Undergraduate /
Lost in Canada - Harvard essay; unexpected situations that happened in my life [3]
The prompt is:
Unusual circumstances in your life
I mentioned two of my projects, Seed and Skylight Club, that are already detailed in other parts of my application.
I'm still editing it, so there is space for any other changes. Also, it's 56 words over the limit, so if there is any part that is irrelevant to the main purpose of the essay, please, let me know.
I also would like to know which personality traits this essay shows.
Any feedback is valuable!
Ottawa, Canada, 12th July 2014
Heading from Westgate Shopping Centre, Pedro, Heloisa and Jean took the same bus, since they lived close to each other; I took Churchill-Byron, the one I used to get when coming back from school.
Time was passing and I wasn't seeing either Tunney's Pasture station nor Metro Supermarket - there was something wrong.
Although I wasn't crazy about talking to strangers, felt insecure about my English and intimidated by that large, outraged face and middle-age bus driver, I had to get out of my comfort zone and figure out what was going on.
"Excuse me, sir. Are we going to Churchill Avenue?"

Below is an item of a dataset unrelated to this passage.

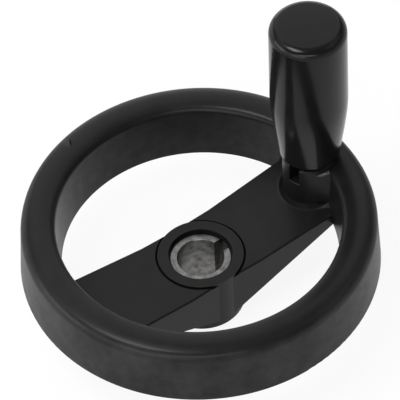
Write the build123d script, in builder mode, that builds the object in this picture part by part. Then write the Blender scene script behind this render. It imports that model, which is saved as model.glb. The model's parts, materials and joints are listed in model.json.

"We are now heading in the opposite direction, girl"
His words came to my heart as the sharpest sword, causing me some milliseconds of panic.
"Well, I just have to call my host mother and she will tell me what to do", I said to myself.
"Cecilia, I took the wrong bus and got lost"
Barely have I pronounced those words, my battery died.
I was completely by myself, and solving that situation depended entirely on me: If I didn't take action, nothing would ever happen.
" I'm becoming an adult, and adults solve things by themselves. That's what I'm going to do."
Then, I asked the bus driver for directions.
His advice that the next (and right) Churchill-Byron bus, which I should take, was the last one of the night caused me a mini heart-attack.
As soon as I saw a boulevard, I dropped off at the nearest bus stop. Maybe a store was open and I could ask for help.
That was Canada over 9 pm. Of course, no stores were open, but the shot was worthy because, on my way back, I saw a weak light coming from a small grocery store.
As I entered it, I saw a guy hurrying up to close the establishment.
I'm still trying to figure out if my anxiety made my utterance confusing, or if his troubles with English were bigger than mines, since, after repeatedly explaining my situation, all I heard were mumblings that went from "eh" to "huh?".
Our connection was not very effective, and I decided to return back to the bus stop. That was my last chance to get back home and I couldn't miss it. Yes, I was afraid. It was dark, nobody was on the streets and I was insecure, but my desire to get back home strengthened me to overcome any obstacle.
Some minutes later, the right bus appeared as, literally, a light at the end of the tunnel.
As I boarded it, I felt like 10 tons were being taken off my back...But that was just destiny joking with me.
As usual, I drop off at Churchill Avenue, but everything was so dark that I, again, got lost. If I felt dumb? Assuredly.
Although everything was apparently against me, giving up was not an option. I was so close to home. I knew that I was.
While I was trying to remember the neighborhood street names, so I could better find my path, I saw a police car - my heart popped up.
I knew that, if I kept trying, I could go back home by myself, but, with police officers' help, things would be way better.
I felt a mix of joy, anxious and nervousness. My fear of talking to strangers didn't even come to my mind - after all, I overcame it. With my heart coming out of my chest, I talked to those two police-officers and explained my situation.
They asked if I wanted them to drive me home, and I, with no hesitation and thanking God for sending those guys, said yes.
For them, driving me home was part of their duty; for me, a night-saving, showing me that small actions may have a great impact on others.
I realized that, despite getting some people worried about me, there is nothing wrong with getting lost: it is part of the game. If it weren't for me taking the wrong path, I wouldn't have overcome my fear of talking to strangers, which was crucial not only to my lectures but also to my personal development: supermarket lines and dining halls became a new world to be explored. Also, challenging myself, risking and persisting shaped my perspective toward my goals, impacting my whole High School experience, and motivating me to found Seed and Skylight Club.
After all, if I do nothing, nothing will ever happen.